Growing 7 plants now ... Trying to MainLining them all. MainLining is a training method developed by a member of other forum.

The goal is to have uniform growth on the colas. In this case will try to have 4 or 8 colas depending on the strain.

The pics for you guys:

Germination was in 23September







How they looked one week after



How they looked two weeks after



How they looked two weeks and a half after



This was 3rd week. First training for MainLining. Topped @ second node


----------



## pcduck (Oct 23, 2012)

Be watching and eating popcorn


----------



## ptfarmer420 (Oct 23, 2012)

And it continues ...

After transplanting ...



Removal of branches @ 1st node. If wanted to keep clones they should be a little bigger 









Family picture after transplant






Training to keep it low ...


----------



## ptfarmer420 (Oct 23, 2012)

And things are looking like ...

Second topping to 4 branches



















The family pic after the second topping






The strains that i'm growing are all feminized

- Moby D1ck
- RKS
- Blueberry Gum
- Veneno
- Mandala x2
- OG Kush

Peace guys :icon_smile:


----------



## HemperFi (Oct 23, 2012)

I'm here to learn. Very interesting. I have 3 of those strains in flower now -- Moby D1ck, Veneno and OG Kush. Can't wait to compare the results 

Someone said their Moby D1ck hermied on them outside, so I'm watching mine closely.

Peace


----------



## SquidyPacheco (Oct 23, 2012)

I got moby **** to.. freebies. i was told that the moby **** hermied od.. ill be watching this one.. also got og kush as a freebie i plan on popping both next grow..  great pics and such a organized grow thread.. looks like theres alot to be learned here.. 

Aloha
Squidy :48:


----------



## Rosebud (Oct 23, 2012)

Looking Good pt. glad your back.


----------



## The Hemp Goddess (Oct 23, 2012)

Good to see you back!

Just curious what the benefits to doing this are as opposed to something like lollipopping fimming which also gives uniform colas?  They are at 30 days now?  How long are you going to veg them before popping into 12/12?


----------



## nouvellechef (Oct 23, 2012)

Just when we thought we were rid of you!


----------



## ptfarmer420 (Oct 23, 2012)

HemperFi said:
			
		

> I'm here to learn. Very interesting. I have 3 of those strains in flower now -- Moby D1ck, Veneno and OG Kush. Can't wait to compare the results
> 
> Someone said their Moby D1ck hermied on them outside, so I'm watching mine closely.
> 
> Peace



Thanks for the tip man ... Will chime in your journal ... If yours hermie give me a shout 



			
				SquidyPacheco said:
			
		

> I got moby **** to.. freebies. i was told that the  moby **** hermied od.. ill be watching this one.. also got og kush as a  freebie i plan on popping both next grow..  great pics and such a  organized grow thread.. looks like theres alot to be learned here..
> 
> Aloha
> Squidy :48:



Almost everything that i have learned i learned here but thanks man ... You have raised the goal right now 



			
				Rosebud said:
			
		

> Looking Good pt. glad your back.



Thanks Rose ... Glad i'm back


----------



## ptfarmer420 (Oct 23, 2012)

The Hemp Goddess said:
			
		

> Good to see you back!
> 
> Just curious what the benefits to doing this are as opposed to something like lollipopping fimming which also gives uniform colas?  They are at 30 days now?  How long are you going to veg them before popping into 12/12?

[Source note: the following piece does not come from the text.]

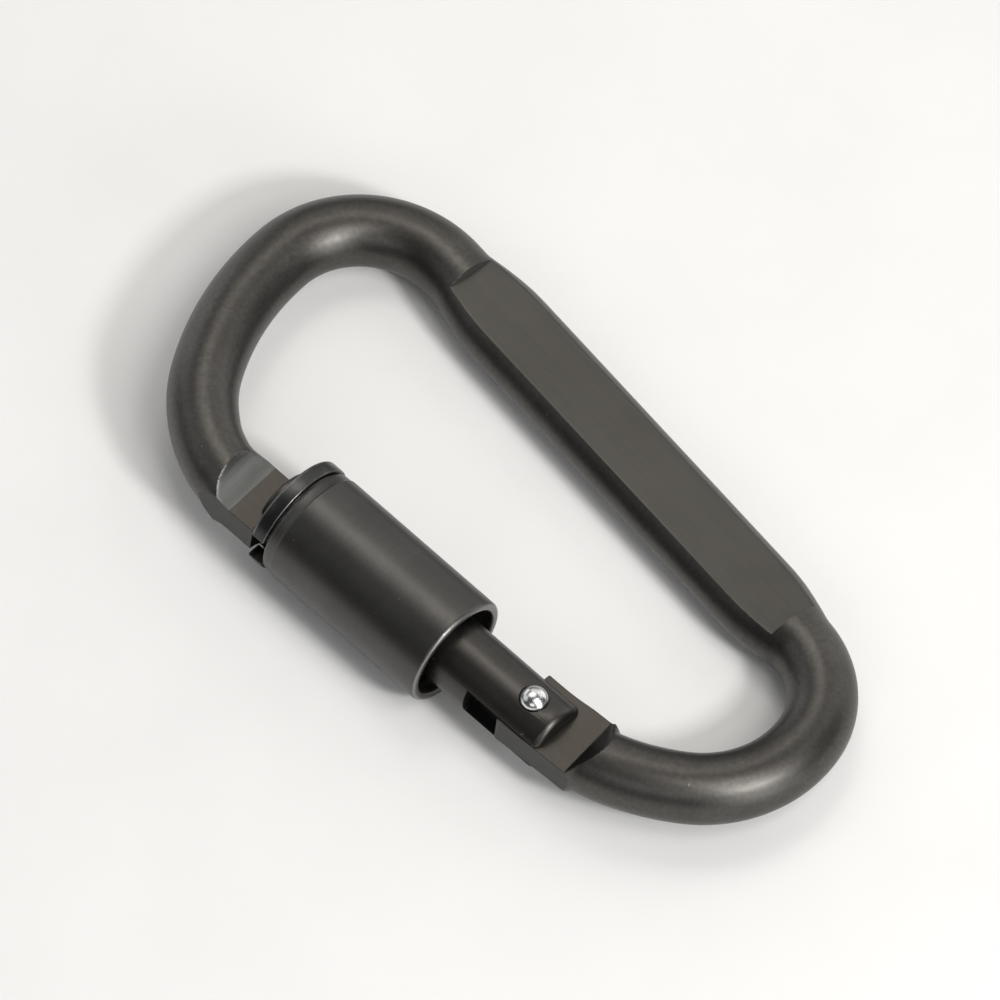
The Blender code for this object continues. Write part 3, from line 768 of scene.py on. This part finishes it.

The main benefit is related to the height and uniform growth i think. I have germinated them on the rootriots on 23rd. They sprouted 25,26 and 27. Will flip them in three weeks and a half (perhaps) giving 7 weeks total veg.

Let's see how it works for me ... Thanks THG.



			
				nouvellechef said:
			
		

> Just when we thought we were rid of you!



Ahahahahh :hubba: or not :hubba:


----------